I draw to your attention the Environmental Assessment Equivalency Agreement signed between the NEB and B.C.'s Environmental Assessment Office (EAO) on June 21, 2010. I have attached a link to the agreement for your ease of recall.

Essentially the agreement states that the EAO will accept the NEB's environmental assessment for four proposed projects, including the Enbridge Northern Gateway Project, which would otherwise have to be reviewed under B.C.'s Environmental Assessment Act. The NEB's review would be treated as an equivalent assessment.

If the Province of B.C. had not signed away its right to the NEB, under the terms of the legislation the EAO would have had to undertake a review. According to the EAO, it is a "neutral agency that manages the review of proposed major projects in British Columbia, as required by the Environmental Assessment Act. The environmental assessment process provides for the thorough, timely and integrated assessment of the potential environmental, economic, social, heritage and health effects that may occur during the lifecycle of these projects, and provides for meaningful participation by First Nations, proponents, the public, local governments, and federal and provincial agencies."

'We have the power'

We have the power within B.C. to undertake meaningful environmental assessment within provincial jurisdiction, but signed it away. However, not all is lost. Clause 6 of the Environmental Assessment Equivalency Agreement states: "Either Party may terminate this Agreement upon giving 30 days written notice to terminate to the other Party."

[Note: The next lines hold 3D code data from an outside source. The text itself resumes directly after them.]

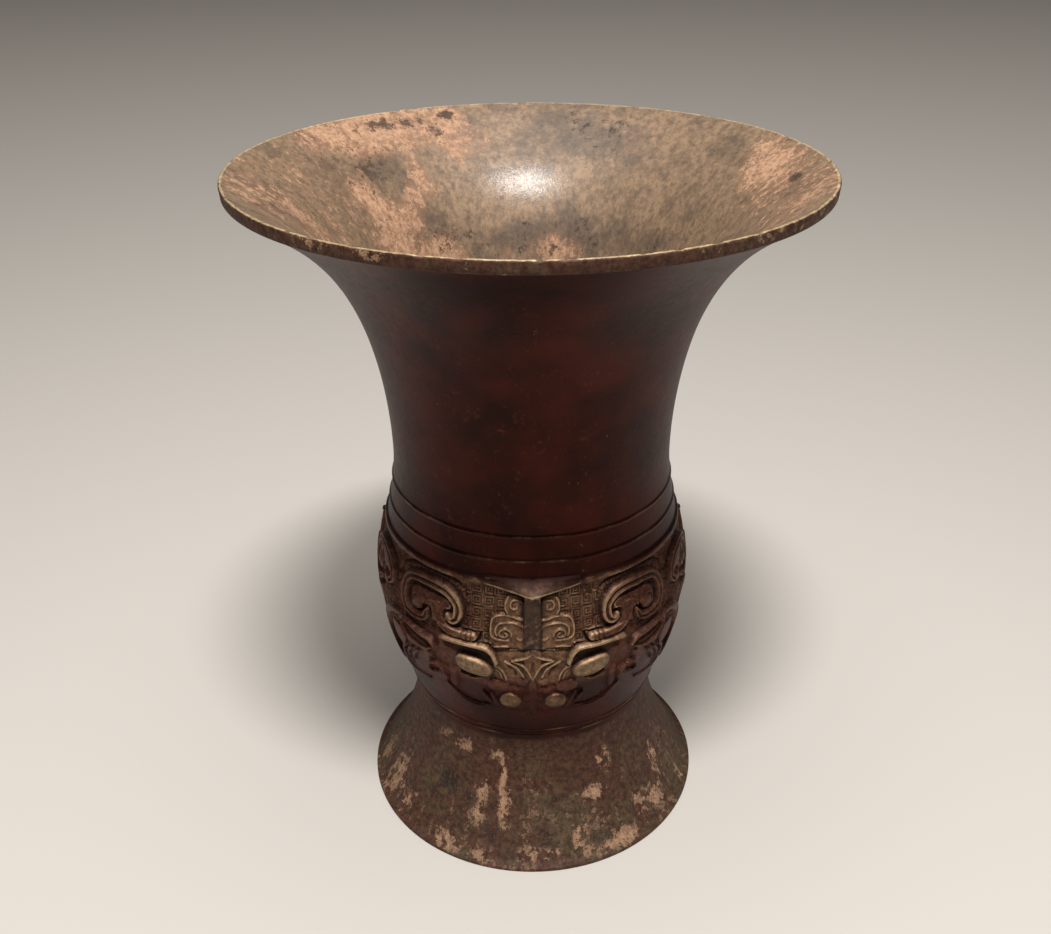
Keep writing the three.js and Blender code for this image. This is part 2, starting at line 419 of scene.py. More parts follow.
    def hooked(self, curve: list[Point], width: float, rise: float) -> list[Line]:
        """Gives a broad band with a hooked root and a channel along its middle.

        Args:
            curve: The band's middle from the root to the tip.
            width: Its width in millimetres.
            rise: Its rise.

        Returns:
            The band and its channel.
        """
        return [
            Line(curve, width + 2.6, 0.0, Cut.MOAT, 0.8, 0.9),
            Line(curve, width, rise, Cut.BAND, 0.45, 0.6),
            Line(curve[2:], 1.35, rise * 0.5, Cut.GROOVE, 1.0, 0.8),
        ]

    def coiled(self, centre: Point) -> list[Line]:
        """Gives the channel, the rim and the notch of a coil round its knob.

        Args:
            centre: The knob's middle.

        Returns:
            The coil's lines.
        """
        u, z = centre
        ring = [(u - 1.4, z + 4.4), (u - 4.1, z + 1.6), (u - 3.9, z - 2.6), (u - 1.0, z - 4.6),
                (u + 2.6, z - 4.2)]
        return [
            Line(ring, 0.9, 0.9, Cut.GROOVE, 0.6, 0.6),
            Line([(p[0] - 0.9, p[1] - 0.9) for p in ring[1:]], 0.7, 0.7, Cut.THREAD),
            Line([(u - 0.4, z + 1.4), (u + 1.2, z + 1.2), (u + 1.3, z - 0.8)], 0.7, 0.8, Cut.GROOVE),
        ]

    def horn(self) -> list[Line]:
        """Gives the horn's hooked root, its band, its coil and the channel over it, and the bar under it."""
        curve = [(30.4, 117.0), (29.8, 115.5), (28.2, 115.0), (26.8, 116.4), (26.2, 119.6), (27.0, 122.6),
                 (29.6, 125.2), (33.4, 126.6), (38.6, 127.0), (45, 126.6), (49.2, 125), (51.3, 121),
                 (51.4, 116), (49.8, 112), (46, 110.6), (42, 110.7), (39.8, 112.2), (39.4, 114.4)]
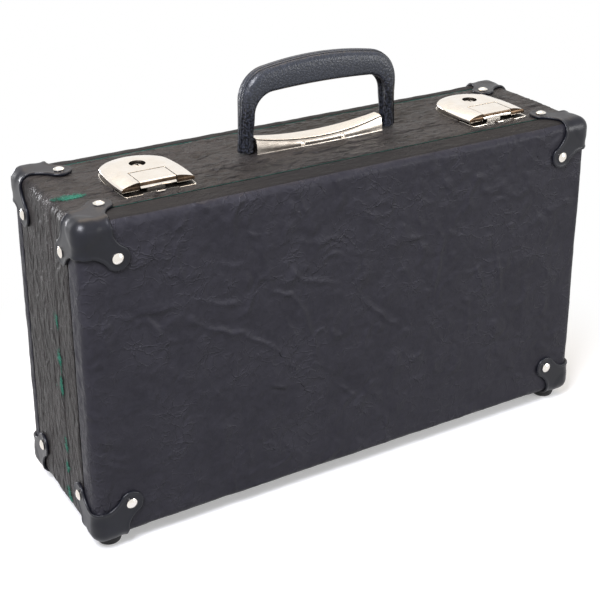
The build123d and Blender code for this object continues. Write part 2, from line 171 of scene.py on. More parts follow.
def turned(profile, sides, centre=(0, 0, 0)):
    """Points and faces of a profile of (radius, height) turned about Z, closed on its axis."""
    points = []
    faces = []
    angles = np.arange(sides) * 2 * math.pi / sides
    for radius, height in profile:
        if radius == 0:
            points.append([(centre[0], centre[1], centre[2] + height)])
        else:
            points.append([(centre[0] + radius * math.cos(a), centre[1] + radius * math.sin(a),
                            centre[2] + height) for a in angles])
    starts = np.cumsum([0] + [len(ring) for ring in points])
    for k in range(len(profile) - 1):
        a, b = starts[k], starts[k + 1]
        for i in range(sides):
            j = (i + 1) % sides
            if len(points[k]) == 1:
                faces.append((a, b + j, b + i))
            elif len(points[k + 1]) == 1:
                faces.append((a + i, a + j, b))
            else:
                faces.append((a + i, a + j, b + j, b + i))
    return [p for ring in points for p in ring], faces


def mesh_of(name, points, faces):
    """A plain mesh in metres with its faces turned outwards."""
    mesh = bpy.data.meshes.new(name)
    mesh.from_pydata((np.asarray(points, float) * MM).tolist(), [],
                     [[int(i) for i in face] for face in faces])
    work = bmesh.new()
    work.from_mesh(mesh)
    bmesh.ops.remove_doubles(work, verts=work.verts, dist=1e-6)
    bmesh.ops.recalc_face_normals(work, faces=work.faces)
    work.to_mesh(mesh)
    work.free()
    return mesh


def joined(meshes):
    """Several meshes as one."""
    work = bmesh.new()
    for mesh in meshes:
        work.from_mesh(mesh)
    result = bpy.data.meshes.new("joined")
    work.to_mesh(result)
    work.free()
    return result


def shifted(mesh, x=0, y=0, z=0):
    mesh = mesh.copy()
    mesh.transform(Matrix.Translation(Vector((x, y, z)) * MM))
    return mesh


def field(x, y, z, seed):
    """Smooth random field of about -1 to 1, one cell to a unit."""
    rng = np.random.default_rng(seed)
    order = rng.permutation(256)
    slopes = rng.normal(size=(256, 3))
    slopes /= np.linalg.norm(slopes, axis=1)[:, None]
    p = np.stack([x, y, z], -1)
    cell = np.floor(p).astype(int)
    part = p - cell
    ease = part ** 3 * (part * (part * 6 - 15) + 10)
    total = np.zeros(len(p))
    for corner in range(8):
        step = np.array((corner & 1, corner >> 1 & 1, corner >> 2 & 1))
        c = (cell + step) & 255
        pick = order[(order[(order[c[:, 0]] + c[:, 1]) & 255] + c[:, 2]) & 255]
        weight = np.prod(np.where(step, ease, 1 - ease), axis=1)
        total += weight * np.sum(slopes[pick] * (part - step), axis=1)
    return total * 1.6


def smooth_step(low, high, value):
    t = np.clip((value - low) / (high - low), 0, 1)
    return t * t * (3 - 2 * t)


# Finishes


def linear(code):
    """sRGB hex to a linear colour."""
    levels = [int(code[i:i + 2], 16) / 255 for i in (1, 3, 5)]
    return tuple(v / 12.92 if v <= 0.04045 else ((v + 0.055) / 1.055) ** 2.4 for v in levels) + (1,)


def add(tree, kind, inputs=None, **settings):
    """Add a node with its settings; an input is a value or another node's output."""
    node = tree.nodes.new(kind)
    for key, value in settings.items():
        setattr(node, key, value)
    for key, value in (inputs or {}).items():
        if isinstance(value, bpy.types.NodeSocket):
            tree.links.new(value, node.inputs[key])
        else:
            node.inputs[key].default_value = value
    return node


def new_finish(name, **sockets):
    """A material with its shader; gives the tree, the shader and object coordinates too."""
    finish = bpy.data.materials.new(name)
    finish.use_nodes = True
    tree = finish.node_tree
    shader = tree.nodes["Principled BSDF"]
    for key, value in sockets.items():
        shader.inputs[key.replace("_", " ")].default_value = value
    place = add(tree, "ShaderNodeTexCoord").outputs["Object"]
    return finish, tree, shader, place


def per_metre(size_mm):
    """Texture scale for a feature of this size."""
    return 1000 / size_mm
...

May I recommend that the Government of British Columbia inform the Government of Canada that the province is now exercising its right with 30 days notice in order that it may undertake a proper environmental assessment under the terms of the provincial Environmental Assessment Act, for the Enbridge project, and it will not entertain signing such an agreement for the proposed Kinder Morgan pipeline.

This action will ensure that the public interest of the people of B.C. will be protected and will not be severely curtailed by the actions of the Government of Canada favouring primarily Alberta's oil producers.